» **WHAT NEEDS TO BE DONE**:
Where a line contains the word "from", copy that line in full.

***

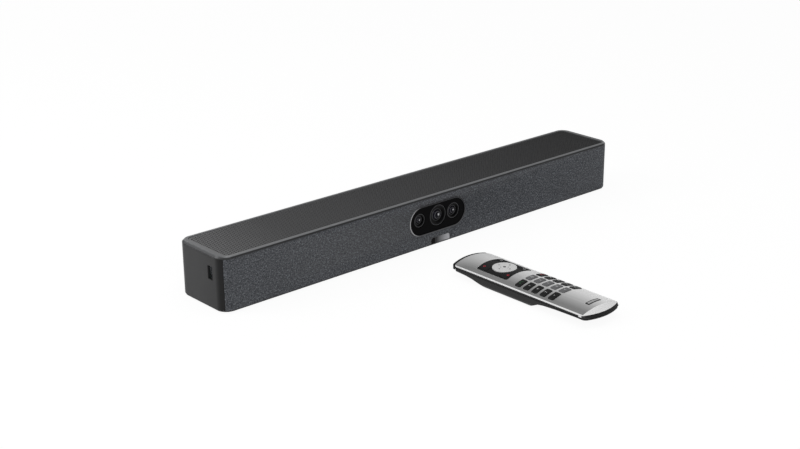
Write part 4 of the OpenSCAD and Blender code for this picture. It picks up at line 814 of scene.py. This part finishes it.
def lens_set(label, x, diameter, barrel, ring_metal):
    """Stepped barrel, two rings and domed front glass of one lens; lengths are in millimetres."""
    rim, glass = diameter / 2 - 0.15, 0.26 * diameter
    centre, back, seat, glass_back = (x * MM, LENS_FRONT, LENS_Z), 11.9, 2.2, 3.4
    first, last, deep, shallow, steps = glass + 0.9, rim - 1.1, 1.75, 0.15, 4
    stepped = [(rim - 0.95, 0), (rim - 0.15, 0), (rim, 0.15), (rim, back), (glass - 0.7, back),
               (glass - 0.7, glass_back), (glass, glass_back), (glass, seat), (first, seat)]
    for i in range(steps):
        level = deep + (shallow - deep) * i / (steps - 1)
        stepped += [(first + (last - first) * (i + end) / steps, level) for end in (0, 1)]
    inner, outer = glass - 0.1, glass + 0.8
    retainer = [(inner, 2), (inner + 0.25, 1.65), (outer - 0.25, 1.65), (outer, 1.9), (outer, 2.15),
                (inner, 2.15)]
    trim = [(rim - 0.75, -0.02), (rim - 0.2, -0.02), (rim - 0.05, 0.12), (rim - 0.05, 0.4), (rim - 0.75, 0.4)]
    for kind, profile, finish in (("barrel", stepped, barrel), ("ring", retainer, ring_metal),
                                  ("front_ring", trim, ring_metal)):
        bm = bmesh.new()
        spun(bm, profile, centre)
        finished(bm, label + "_lens_" + kind, "bar", finish, ["lens_barrels"])
    edge = glass - 0.15
    dome, arcs = 1.3 * edge, 12
    sag, reach = dome - math.sqrt(dome * dome - edge * edge), math.asin(edge / dome)
    turns = [reach * i / arcs for i in range(arcs + 1)]
    curve = [(dome * math.sin(turn), seat - sag + dome * (1 - math.cos(turn))) for turn in turns]
    bm = bmesh.new()
    spun(bm, curve + [(edge, glass_back), (0, glass_back)], centre, closed=False)
    coated = coated_glass(label + " front glass", (x * MM, 0, LENS_Z), edge * MM)
    finished(bm, label + "_lens_glass", "bar", coated, ["lens_glasses"])


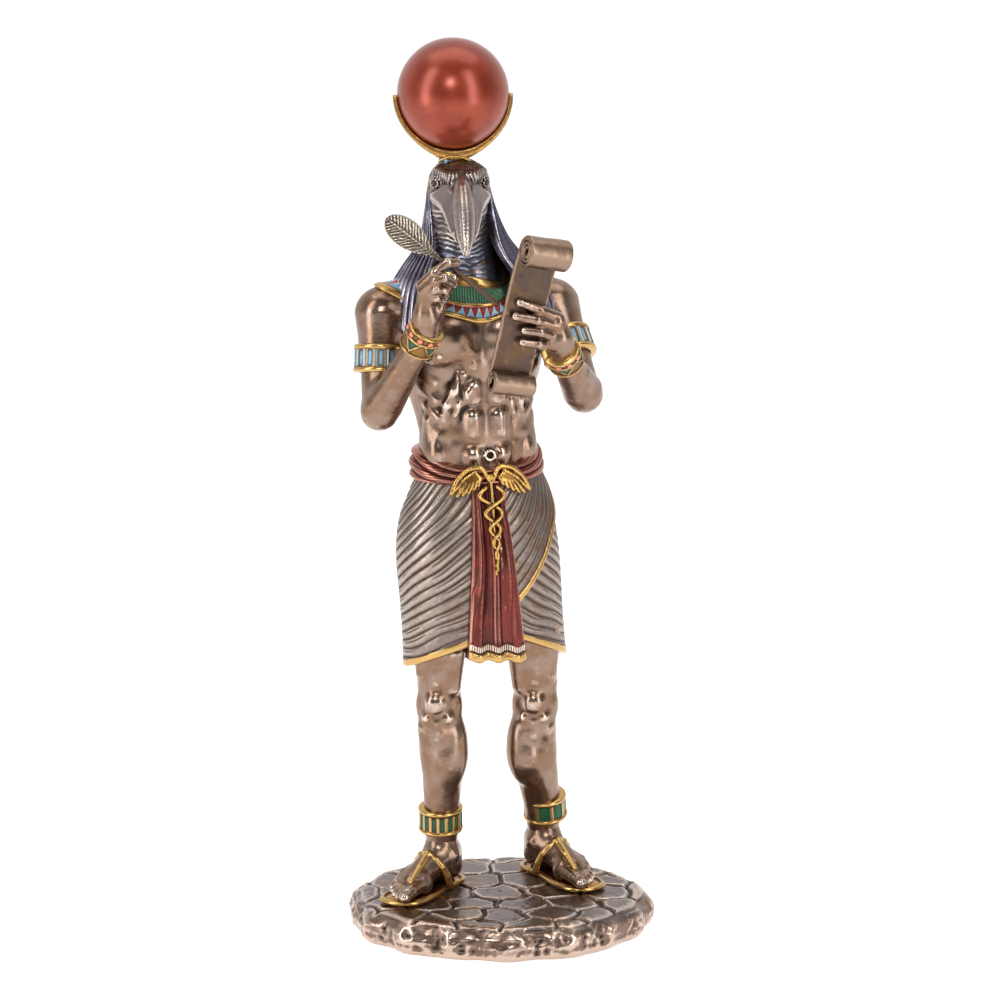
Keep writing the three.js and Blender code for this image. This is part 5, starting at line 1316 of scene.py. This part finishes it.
def emblem():
    def at(left, z, out):
        return torso(-1 + left, along(KILT_DEPTH, np.array(z, float)) + 2.4 + out - 0.012 * left * left, z)

    shapes = [
        *chain([at(0.4, 147.5, 1.6), at(0.5, 140, 0.9), at(0.2, 117.5, 0.2)], [0.5, 0.45, 0.4], 0.2),
        lump(at(0.4, 147.5, 1.9), [1.05, 1.05, 1.05], TORSO, 0.2),
    ]
    lead = [(0.6, 146.6), (2.6, 150.2), (4.9, 150.5), (7.7, 149.5), (10.7, 146.5), (12.4, 143.1)]
    roots = [(4.6, 149.4), (4.4, 148.7), (4.0, 148.2), (3.6, 147.8), (3.2, 147.4), (2.8, 147.0)]
    tips = [(12.5, 142.5), (10.8, 142.0), (9.0, 142.2), (7.2, 142.9), (5.4, 143.8), (3.9, 144.9)]
    for s in SIDES:
        # A wing: its leading edge, and feathers that fan out from the shoulder
        shapes += chain([at(0.5 + s * x, z, 1.5) for x, z in curve(lead, 3)[:, :2]], 0.72, 0.2)
        for i, (root, tip) in enumerate(zip(roots, tips)):
            bend = ((root[0] + tip[0]) / 2 + 0.3, (root[1] + tip[1]) / 2 + 0.5)
            line = [at(0.5 + s * x, z, 1.2 - 0.06 * i) for x, z in (root, bend, tip)]
            shapes += chain(line, [0.6, 0.78, 0.5], 0.12)
        # A snake wound down the staff, its head curled in over the top
        snake = []
        for d in np.arange(-2.4, 23, 0.6):
            turns = 0.16 * max(d, -1) + 0.0032 * d * d
            wide = 4 * max(1 - d / 24, 0.02) ** 1.5 * (1 if d > 0 else 1 - 0.1 * d * d)
            over = 0.4 * s * math.sin(math.pi * turns)
            snake.append(at(0.5 + s * wide * math.cos(math.pi * turns), 141.8 - d, 0.9 + over))
        shapes += chain(snake, np.linspace(0.66, 0.36, len(snake)), 0.12)
    points, faces = surface(shapes, 0.24)
    piece("emblem", points, faces, [DEEP_GOLD], wear=worn(points, faces, 0.04, 0.25))


kilt()
wrap()
sash()
panel()
emblem()

# The moon and the crescent that holds it
CROWN = head(-1.7, 0.5, 242)
MOON = CROWN + UP * (STAND_HEIGHT + HORN_DEPTH + MOON_RADIUS)
POLE = 0.004  # angle from a pole to the ball's first ring


def moon():
    z, a = lattice(np.linspace(POLE, math.pi - POLE, 76), circle(150))
    way = np.stack([np.sin(z) * np.cos(a), np.sin(z) * np.sin(a), np.cos(z)], -1)
    soft = 0.06 * (noise(way * 16, 7, 41) - 0.5) - 0.05
    points, faces = sheet(MOON + way * (MOON_RADIUS + soft)[..., None], wraps=True, flip=True)
    piece("moon_ball", points, faces, [MOON_RED], "moon", wear=0.48 + 0.16 * noise(points, 5, 42))


def horn_at(phi):
    """Outer radius and half thickness of the crescent, phi from its lowest point."""
    share = np.maximum(np.cos(phi), 0)
    outer = MOON_RADIUS + HORN_TIP + (HORN_DEPTH - HORN_TIP) * share ** 9
    half = HORN_TIP * 1.1 + (HORN_THICKNESS / 2 - HORN_TIP * 1.1) * share ** 0.8
    return outer, half


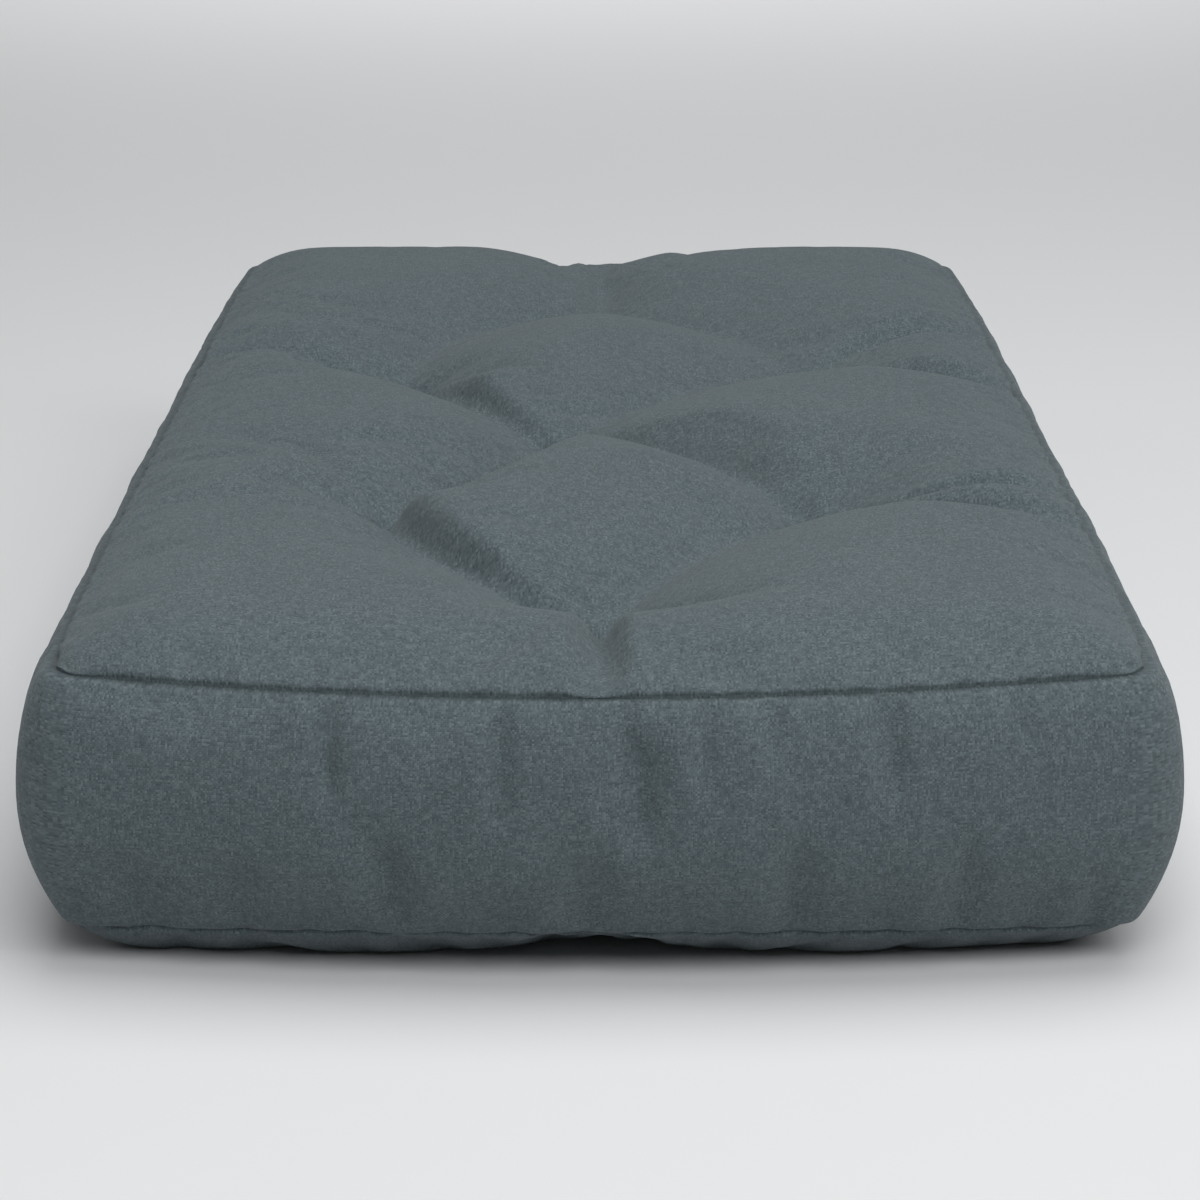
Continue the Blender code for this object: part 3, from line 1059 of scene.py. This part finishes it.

***

» **EXERCISE RESPONSE**:
        # A wing: its leading edge, and feathers that fan out from the shoulder
POLE = 0.004  # angle from a pole to the ball's first ring
    """Outer radius and half thickness of the crescent, phi from its lowest point."""
Continue the Blender code for this object: part 3, from line 1059 of scene.py. This part finishes it.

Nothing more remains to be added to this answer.